M. Squarcini, the man who has been given a "licence to merge", is a Corsican-born career police officer and anti-terrorism expert. He was once deputy head of the Renseignment Généraux, which covers some of the functions of the Special Branch in Britain but also monitors horse-racing and betting. The RG's tasks are mostly repression of internal subversion and home-grown terrorism. M. Squarcini will now be expected to merge this agency with the DST, which is the main anti-foreign terrorism agency and counter-intelligence service.

Traditionally, the DST has largely spied on foreigners. The RG has mostly spied on the French (including on the DST).

The two agencies are already being brought under one roof in a modern building in Levallois-Perret, just outside the Paris city boundary.

President Sarkozy argues that uniting the agencies would end rivalries, reduce overlap and make French action against terrorism more efficient. It would also make the agencies easier for the government, and President, to control.
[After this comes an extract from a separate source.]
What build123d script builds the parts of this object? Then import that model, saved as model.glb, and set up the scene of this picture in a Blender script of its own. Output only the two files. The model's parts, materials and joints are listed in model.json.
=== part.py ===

Both agencies have been accused in the past of being manipulated by presidents and prime ministers to damage rival politicians. M. Sarkozy is said to have been suspicious of the role of the DST in the murky "Clearstream" affair, which was an attempt to smear him as financially corrupt.

The outgoing DST head, Pierre de Bousquet de Florian, 53, was regarded as close to the former president, Jacques Chirac. He has been moved to the low profile job of prefect (chief government official) in M. Sarkozy's own power base, the départment of Hauts-de-Seine, just west of Paris.

The talents of the new DST head are recognised by all. He is said to be one of France's most effective and subtle counter-terrorism experts. However, his personal allegiance to the President will reinforce the impression of the creation of a Sarkozy State. The idea of merging the DST and RG is said to have been suggested to M. Sarkozy by M. Squarcini himself. President Chirac resisted the idea when he was still President.

The Interior Minister, Mme Alliot-Marie, in a rare example of public dissidence within the Sarkozy government, told Le Monde earlier this month that a DST-RG merger would be "premature, to say the least".